Print exactly those lines that run from the beginning of the data to the line bearing "and +Z is up.", inclusive.

——————————

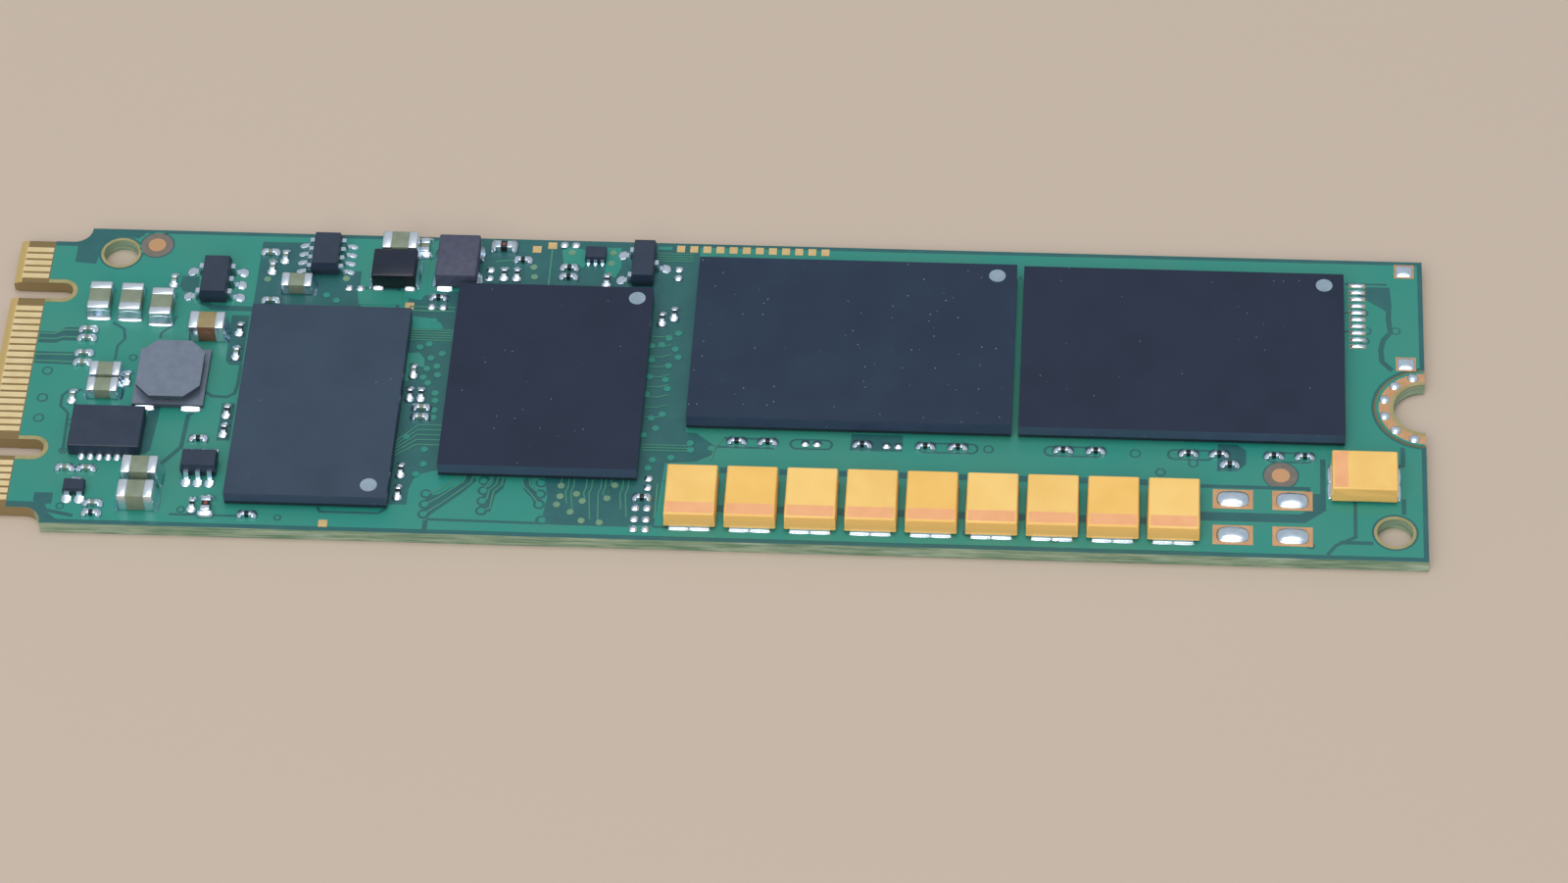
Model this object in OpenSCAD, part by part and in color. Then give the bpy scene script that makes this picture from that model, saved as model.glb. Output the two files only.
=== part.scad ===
// A 22 x 80 mm keyed card with a memory package, a controller and two flash packages.
// Millimetres. The origin is at the centre of the underside, +X runs from the edge contacts
// to the screw notch, +Y to the long edge that carries the row of test pads, and +Z is up.

/* [Card] */
// Length of the card from the contact edge to the screw end
card_l = 80; // [80:1:110]
// Width of the card
card_w = 22; // [22:1:30]
// Thickness of the board over copper and mask
board_t = 0.8; // [0.7:0.05:1.2]
// Thickness of a bare land, contact or ring of copper
foil_t = 0.03; // [0.02:0.01:0.05]
// Width of the tongue that enters the socket
tongue_w = 19.85; // [19.5:0.05:20]
// Length of the tongue up to the shoulders
tongue_l = 4; // [3.8:0.1:5]
// Radius of the fillet at each shoulder
shoulder_r = 1; // [0.2:0.1:1]
// Length of the bevel along the contact edge
bevel_l = 0.35; // [0.1:0.05:0.4]
// Depth of the bevel on each face
bevel_t = 0.15; // [0.05:0.05:0.25]

/* [Edge contacts] */
// Pitch of the contacts on one face
contact_pitch = 0.5; // [0.45:0.01:0.5]
// Width of one contact
contact_w = 0.35; // [0.2:0.05:0.4]
// Length of one contact
contact_l = 1.55; // [1:0.05:1.55]
// Distance from the contact edge to the contacts
contact_inset = 0.4; // [0.4:0.05:0.6]
// Gap between the inner ends of the contacts and the mask
mask_gap = 0.05; // [0.05:0.05:0.3]
// Width of each key notch
key_w = 1.2; // [1:0.05:1.4]
// Depth of each key notch from the contact edge
key_l = 3.5; // [2.5:0.1:3.8]

/* [Screw end] */
// Radius of the half round notch for the fixing screw
screw_r = 1.75; // [1.2:0.05:1.8]
// Inner radius of the copper ring round the notch
ring_in_r = 1.95; // [1.9:0.05:2.1]
// Outer radius of the copper ring
ring_out_r = 2.7; // [2.5:0.05:2.8]
// Width of the bare ring outside the copper
ring_relief = 0.15; // [0.05:0.05:0.2]
// Height of the solder dots on the ring
ring_dot_h = 0.12; // [0.05:0.01:0.2]
// Radius of a solder dot on the ring
ring_dot_r = 0.3; // [0.2:0.05:0.35]
// Radius of the two tooling holes
tooling_r = 1; // [0.6:0.05:1.1]
// Distance of the first tooling hole from the contact edge
tooling_1_u = 5.85; // [5.5:0.05:6]
// Distance of the first tooling hole from the back edge
tooling_1_in = 1.85; // [1.7:0.05:2]
// Distance of the second tooling hole from the screw end
tooling_2_u = 1.8; // [1.7:0.05:2]
// Distance of the second tooling hole from the front edge
tooling_2_in = 2; // [1.7:0.05:2.1]

/* [Packages] */
// Height of the solder balls under each package
ball_h = 0.15; // [0.1:0.01:0.3]
// Radius of a solder ball at its waist
ball_r = 0.2; // [0.15:0.01:0.22]
// Thickness of each package's substrate
substrate_t = 0.2; // [0.15:0.01:0.3]
// Memory package along the card
memory_l = 9; // [7:0.5:9]
// Memory package across the card
memory_w = 14; // [11:0.5:14]
// Memory package top above the board
memory_h = 1; // [0.8:0.05:1.3]
// Distance from the contact edge to the memory package
memory_u = 14.08; // [14:0.01:14.2]
// Memory package centre from the centre line of the card
memory_v = -2.37; // [-2.5:0.01:-2.2]
// Gap between the memory package and the controller
controller_gap = 2.57; // [2.5:0.01:2.6]
// Controller package along the card
controller_l = 11; // [9:0.5:11]
// Controller package across the card
controller_w = 13.5; // [11:0.5:13.5]
// Controller package top above the board
controller_h = 1.05; // [0.8:0.05:1.3]
// Controller package centre from the centre line of the card
controller_v = -0.15; // [-0.3:0.01:0]
// Gap between the controller and the first flash package
flash_u_gap = 2.47; // [2.4:0.01:2.5]
// Flash package along the card
flash_l = 18; // [14:0.5:18]
// Flash package across the card
flash_w = 12; // [10:0.5:13]
// First flash package top above the board
flash_1_h = 1.1; // [0.8:0.05:1.3]
// Second flash package top above the board
flash_2_h = 1; // [0.8:0.05:1.3]
// Distance from the back edge of the card to the flash packages
flash_in = 1.97; // [1.9:0.01:2.1]
// Gap between the two flash packages
flash_gap = 0.4; // [0.3:0.01:0.4]
// Radius of the round first-pin mark
mark_r = 0.5; // [0.3:0.05:0.6]
// Depth of the first-pin mark
mark_t = 0.03; // [0.02:0.01:0.05]

/* [Tantalum capacitors] */
// Case length
case_l = 3.7; // [3.2:0.1:3.7]
// Case width
case_w = 2.9; // [2:0.05:2.9]
// Case height above the board
case_h = 1.2; // [0.9:0.05:1.9]
// Inward lean of the case walls over the upper half
case_draft = 0.06; // [0.02:0.01:0.1]
// Thickness of a terminal strip
strap_t = 0.1; // [0.05:0.01:0.15]
// Height to which a terminal strip folds up the end of a case
strap_rise = 0.2; // [0.15:0.05:0.4]
// Width of a terminal strip
strap_w = 2.2; // [1.2:0.1:2.4]
// Length of a terminal's foot under the case
strap_foot = 0.8; // [0.5:0.1:1.2]
// Number of capacitors along the front edge
row_count = 9; // [1:1:9]
// Pitch of the capacitors along the front edge
row_pitch = 3.3; // [3.2:0.05:3.3]
// Distance from the front edge of the card to the row's centre line
row_in = 2.72; // [2.6:0.01:3]
// Distance of the tenth capacitor from the screw end
last_case_u = 3.45; // [3.4:0.05:3.6]
// Tenth capacitor's centre from the front edge
last_case_in = 5.45; // [5.4:0.05:5.6]

/* [Inductors] */
// Power inductor along the card
drum_l = 4; // [3.6:0.1:4.1]
// Power inductor across the card
drum_w = 4.15; // [3.6:0.05:4.2]
// Width of the power inductor's top flange along the card
drum_top_l = 3.6; // [3:0.1:3.9]
// Power inductor height above the board
drum_h = 1.05; // [0.9:0.05:1.6]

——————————

• RESPONSE TO THIS TASK
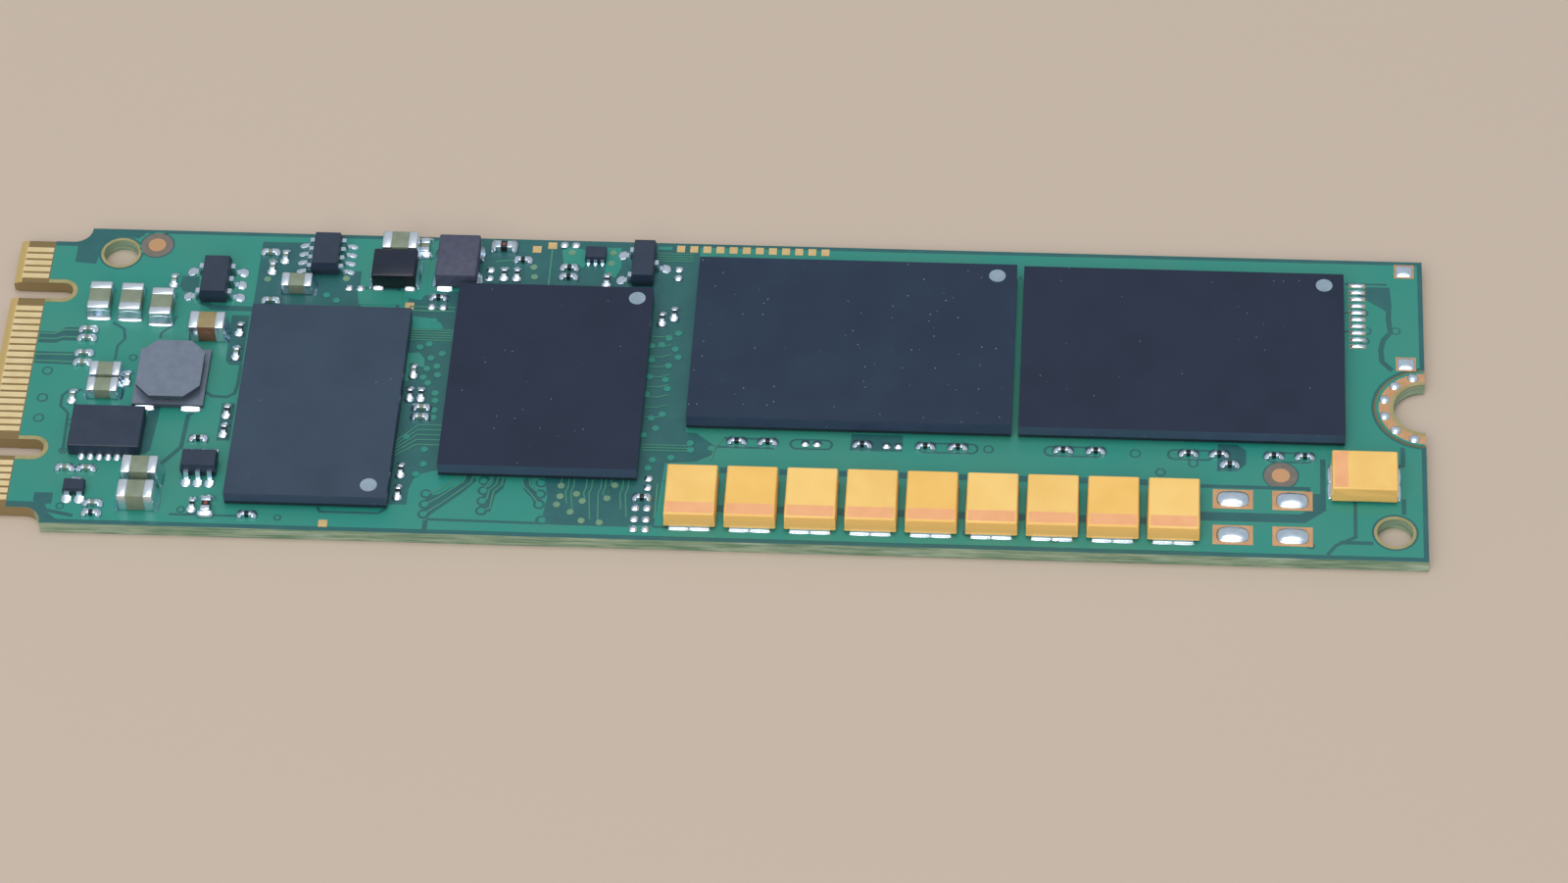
Model this object in OpenSCAD, part by part and in color. Then give the bpy scene script that makes this picture from that model, saved as model.glb. Output the two files only.
=== part.scad ===
// A 22 x 80 mm keyed card with a memory package, a controller and two flash packages.
// Millimetres. The origin is at the centre of the underside, +X runs from the edge contacts
// to the screw notch, +Y to the long edge that carries the row of test pads, and +Z is up.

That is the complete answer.